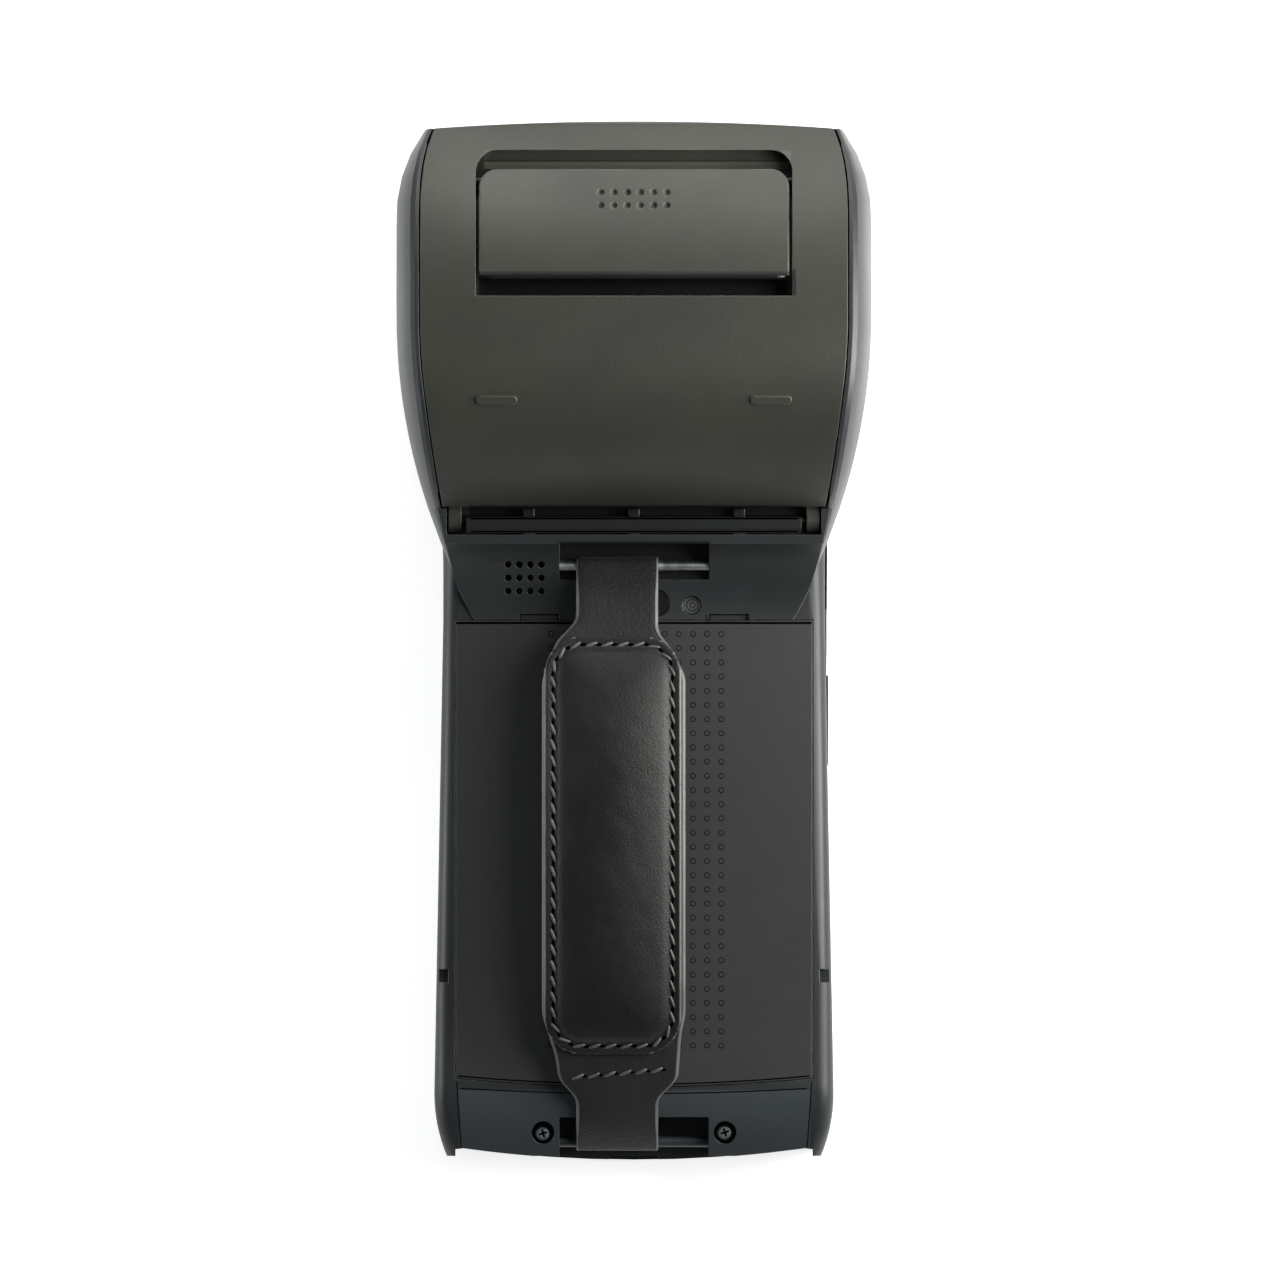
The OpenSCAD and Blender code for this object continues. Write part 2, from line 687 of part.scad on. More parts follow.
module battery_cover() color("#303233") {
    half = cover_w / 2 + cut;
    intersection() {
        translate([0, 0, cover_z]) linear_extrude(cover_t) cover_plan(0);
        translate([0, y_head, 0]) rotate([90, 0, 0]) linear_extrude(body_l) polygon(concat(
            [[half, 0], [-half, 0]],
            [for (x = steps(-half, half, 12)) [x, grip_h - drop(cover_crown_r, x)]]));
    }
    for (x = [-tongue_x, tongue_x]) block([x - cover_tab_w / 2, neck_y - cut, cover_z],
        [x + cover_tab_w / 2, neck_y + cover_tab_l, cover_z + cover_tab_t]);
}

module housing_screws() color("#1b1c1d") {
    for (x = [-screw_x, screw_x]) translate([x, screw_y, 0]) difference() {
        union() {
            translate([0, 0, floor_z - 1.8]) cylinder(d = screw_d, h = split_h + 2.3 - floor_z + 1.8);
            translate([0, 0, split_h + 2.2]) cylinder(d = screw_head_d, h = 1.6);
        }
        for (a = [0, 90]) translate([0, 0, split_h + 3.8]) rotate(a) cube([2.4, 0.6, 1.6], center = true);
    }
}

module paper_bin() color("#26292b") {
    flange_ys = steps(hinge_y + 5.6, chassis_y0 - 0.5, 12);
    difference() {
        union() {
            across(2 * (bin_half + bin_wall)) intersection() {
                translate([roll_y, roll_z]) circle(bin_r + bin_wall);
                translate([roll_y - roll_d, 0]) square([2 * roll_d, roll_z]);
            }
            translate([0, 0, ledge_z + seat_gap]) linear_extrude(roll_z - ledge_z - seat_gap) polygon(concat(
                [for (y = flange_ys) [lid_half(y) - 0.2, y]],
                [for (y = reverse(flange_ys)) [0.2 - lid_half(y), y]]));
        }
        rod(-bin_half, bin_half, roll_y, roll_z, 2 * bin_r);
    }
}

module hinge_pin() color("#b9bcbe") rod(-pin_half + 0.1, pin_half - 0.1, hinge_y, hinge_z, hinge_d);

module hinge_strip() color("#2f3132") {
    y = trough_y + 0.3;
    z = shelf_z - 0.6;
    across(2 * strip_half) polygon([[y, z], [y + strip_l, z], [y + strip_l, z + strip_t - 0.3],
        [y + strip_l - 0.4, z + strip_t], [y + 0.9, z + strip_t], [y, z + 0.5]]);
}

// Side plate of the chassis, notched from above for the platen's bush
module cheek() {
    c = [platen_y, platen_z];
    pin = [latch_y + catch_y, latch_z + catch_z];
    difference() {
        across(cheek_t, cheek_x + cheek_t / 2) difference() {
            polygon([[chassis_y0, chassis_z], [chassis_y1, chassis_z], [chassis_y1, pin[1] + 1.4],
                [pin[0] - 1.3, pin[1] + 1.4], [c[0] + bush_r + 0.6, c[1] + 3], [c[0], c[1] + 3],
                [c[0] - bush_r - 0.6, c[1] + 2.4], [chassis_y0 + 3, c[1] - 1], [chassis_y0, motor_z + 6]]);
            translate(c) circle(bush_r + 0.1);
            translate([c[0] - bush_r - 0.1, c[1]]) square([2 * bush_r + 0.2, 10]);
            translate([head_y, head_z]) circle(d = head_pin_d + 2 * pin_gap);
        }
    }
    rod(cheek_x + cheek_t - 0.1, hook_x + hook_t, pin[0], pin[1], catch_d);
}

module printer_chassis() color("#9a9ea1") {
    difference() {
        both_sides() cheek();
        rod(cheek_x - cut, cheek_x + cheek_t + cut, motor_y, motor_z, 3);
    }
    block([-cheek_x - 0.1, chassis_y0, chassis_z], [cheek_x + 0.1, chassis_y1, chassis_z + chassis_t]);
    rod(cheek_x + cheek_t - 0.1, wheel_x + gear_t + 0.2, idler_y, idler_z, idler_pin_d);
}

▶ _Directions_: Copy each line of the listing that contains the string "from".

▶ _Expected output_:
The OpenSCAD and Blender code for this object continues. Write part 2, from line 687 of part.scad on. More parts follow.
// Side plate of the chassis, notched from above for the platen's bush